|Publication number||US5683799 A|
|Application number||US 08/372,542|
|Publication date||Nov 4, 1997|
|Filing date||Jan 13, 1995|
|Priority date||Jan 13, 1995|
|Also published as||WO1996021777A1|
|Publication number||08372542, 372542, US 5683799 A, US 5683799A, US-A-5683799, US5683799 A, US5683799A|
|Inventors||John L. Olinger|
|Original Assignee||Owens Corning Fiberglas Technology, Inc.|
|Export Citation||BiBTeX, EndNote, RefMan|
|Patent Citations (13), Referenced by (11), Classifications (13), Legal Events (6)|
|External Links: USPTO, USPTO Assignment, Espacenet|
This invention pertains to construction materials in the form of building panels having good insulation values as well as structural properties.
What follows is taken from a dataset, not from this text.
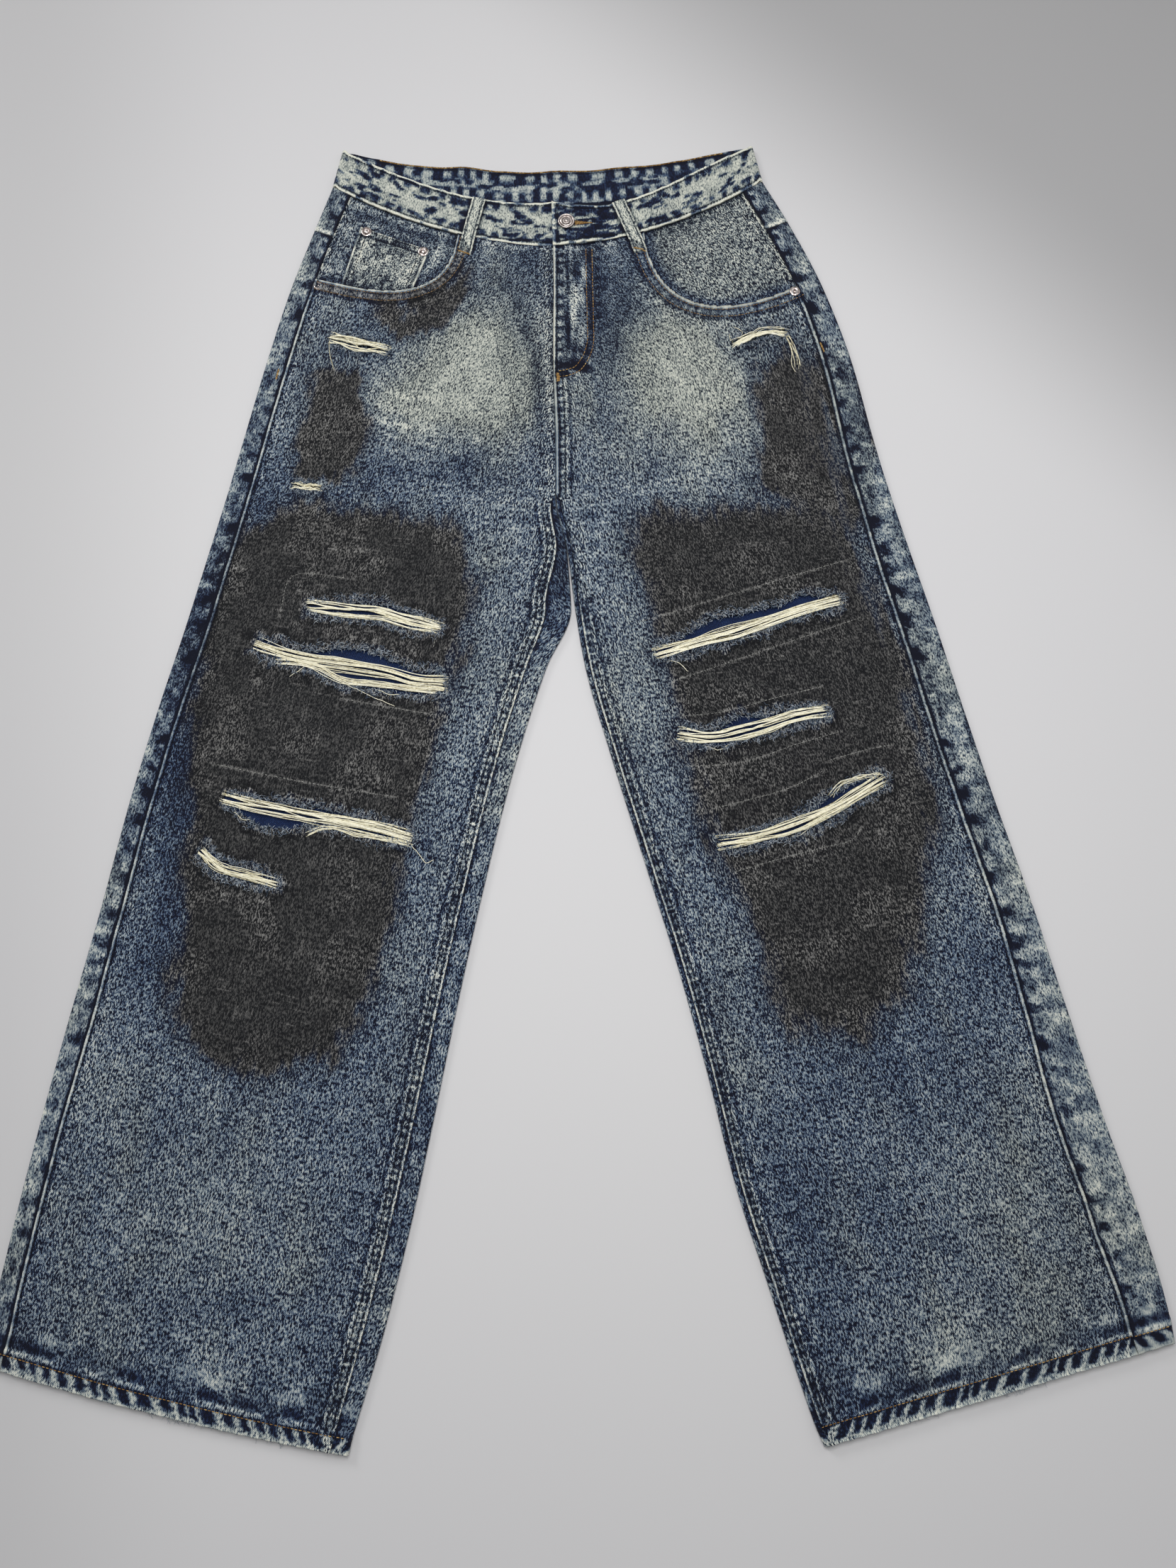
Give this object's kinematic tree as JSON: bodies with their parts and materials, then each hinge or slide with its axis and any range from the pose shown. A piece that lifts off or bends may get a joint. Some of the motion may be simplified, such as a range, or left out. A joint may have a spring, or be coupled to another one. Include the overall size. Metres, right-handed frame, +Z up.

More particularly, this invention pertains to insulation and structural panels comprised of a resin matrix and reinforcement fibers.
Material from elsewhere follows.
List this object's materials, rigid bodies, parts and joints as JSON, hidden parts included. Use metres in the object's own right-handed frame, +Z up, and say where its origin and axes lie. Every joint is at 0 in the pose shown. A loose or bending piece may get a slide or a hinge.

Structural panels useful for buildings and containers are well known to be made of wood and wood fibers, ceramic materials, cements, stone, resinous materials, foams, and other similar materials. The types of materials having good insualative values as well as good structural properties are more limited. Structural panels having good thermal values include foams, composites or sandwich structures containing a central layer of fiberglass insulation, and panels containing vacuum insulation envelopes or structures.
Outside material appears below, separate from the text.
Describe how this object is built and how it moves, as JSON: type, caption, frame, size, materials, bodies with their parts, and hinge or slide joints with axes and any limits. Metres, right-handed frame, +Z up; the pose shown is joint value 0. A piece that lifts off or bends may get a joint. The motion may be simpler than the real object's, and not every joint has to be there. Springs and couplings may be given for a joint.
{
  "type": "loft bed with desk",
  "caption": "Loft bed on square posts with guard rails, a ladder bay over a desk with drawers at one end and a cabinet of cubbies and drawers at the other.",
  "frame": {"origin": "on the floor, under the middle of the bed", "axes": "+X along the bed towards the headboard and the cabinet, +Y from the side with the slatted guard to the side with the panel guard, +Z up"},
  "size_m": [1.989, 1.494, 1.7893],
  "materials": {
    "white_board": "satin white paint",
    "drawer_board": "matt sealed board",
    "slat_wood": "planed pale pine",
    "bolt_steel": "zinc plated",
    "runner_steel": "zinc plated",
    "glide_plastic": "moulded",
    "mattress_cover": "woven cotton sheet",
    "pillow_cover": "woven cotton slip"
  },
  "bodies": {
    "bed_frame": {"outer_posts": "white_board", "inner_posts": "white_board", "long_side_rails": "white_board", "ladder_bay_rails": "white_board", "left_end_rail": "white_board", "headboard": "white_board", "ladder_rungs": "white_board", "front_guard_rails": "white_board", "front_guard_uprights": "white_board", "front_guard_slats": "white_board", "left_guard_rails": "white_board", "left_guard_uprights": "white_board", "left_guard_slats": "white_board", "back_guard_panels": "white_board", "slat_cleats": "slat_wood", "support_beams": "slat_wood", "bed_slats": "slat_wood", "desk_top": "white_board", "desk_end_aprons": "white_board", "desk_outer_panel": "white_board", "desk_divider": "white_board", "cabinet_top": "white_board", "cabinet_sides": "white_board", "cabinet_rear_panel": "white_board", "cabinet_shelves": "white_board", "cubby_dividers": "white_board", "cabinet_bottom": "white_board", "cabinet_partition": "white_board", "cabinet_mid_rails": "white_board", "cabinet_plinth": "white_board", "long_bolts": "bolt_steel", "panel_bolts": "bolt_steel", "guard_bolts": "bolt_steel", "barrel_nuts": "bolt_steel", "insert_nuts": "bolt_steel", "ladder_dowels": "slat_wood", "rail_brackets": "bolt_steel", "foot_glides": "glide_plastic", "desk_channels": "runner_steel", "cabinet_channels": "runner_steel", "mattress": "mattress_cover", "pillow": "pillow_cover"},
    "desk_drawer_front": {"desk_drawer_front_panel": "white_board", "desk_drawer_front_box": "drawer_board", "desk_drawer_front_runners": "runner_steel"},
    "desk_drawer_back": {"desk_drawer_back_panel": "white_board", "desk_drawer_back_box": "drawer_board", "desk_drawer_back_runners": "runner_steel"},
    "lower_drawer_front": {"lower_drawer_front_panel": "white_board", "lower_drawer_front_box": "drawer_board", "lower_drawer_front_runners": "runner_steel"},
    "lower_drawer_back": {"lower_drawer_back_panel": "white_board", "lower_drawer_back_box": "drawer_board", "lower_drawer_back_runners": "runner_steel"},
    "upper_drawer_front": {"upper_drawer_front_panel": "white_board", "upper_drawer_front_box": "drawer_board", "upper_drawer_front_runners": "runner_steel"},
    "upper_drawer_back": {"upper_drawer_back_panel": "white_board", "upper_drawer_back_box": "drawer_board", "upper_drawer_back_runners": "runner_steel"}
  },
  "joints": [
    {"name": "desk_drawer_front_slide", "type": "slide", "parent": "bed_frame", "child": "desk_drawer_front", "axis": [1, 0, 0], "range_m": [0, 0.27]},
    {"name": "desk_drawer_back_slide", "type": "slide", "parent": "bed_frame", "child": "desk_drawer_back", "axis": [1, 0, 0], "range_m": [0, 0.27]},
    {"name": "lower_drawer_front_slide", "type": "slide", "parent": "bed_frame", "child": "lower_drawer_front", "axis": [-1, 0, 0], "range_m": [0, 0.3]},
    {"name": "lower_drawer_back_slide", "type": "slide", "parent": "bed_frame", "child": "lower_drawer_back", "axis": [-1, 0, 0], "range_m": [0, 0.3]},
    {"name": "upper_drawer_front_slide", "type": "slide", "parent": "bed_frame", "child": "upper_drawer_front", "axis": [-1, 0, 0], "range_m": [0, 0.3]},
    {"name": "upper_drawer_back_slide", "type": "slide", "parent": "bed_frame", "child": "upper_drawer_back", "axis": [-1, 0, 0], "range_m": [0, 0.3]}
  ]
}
Self-supporting foam panels have been used widely, and they include urethane foams, polystyrene foams, phenolic foams and others. Foam panels typically have a thermal insulating value of 5 to 8 R's per inch, where R is the inverse of the thermal conductivity of the material, expressed as BTU-in/hrFt2 °F. Typical glass fiber insulation and structural panels typically have a thermal insulating value of 3 to 4 R's per inch. At the other end of the spectrum are super insulation materials which have thermal insulating values of 50 to 100 R's per inch, or greater. These super insulation panels typically require high vacuums as well as sophisticated materials to act as the envelope for maintaining the vacuum. The cost of super insulation panels is considerably higher than panels made of less sophisticated materials, such as fiber glass, for example. It would be advantageous if there could be developed an insulation and structural panel which has structural and insulation properties between those of foams and super insulation panels.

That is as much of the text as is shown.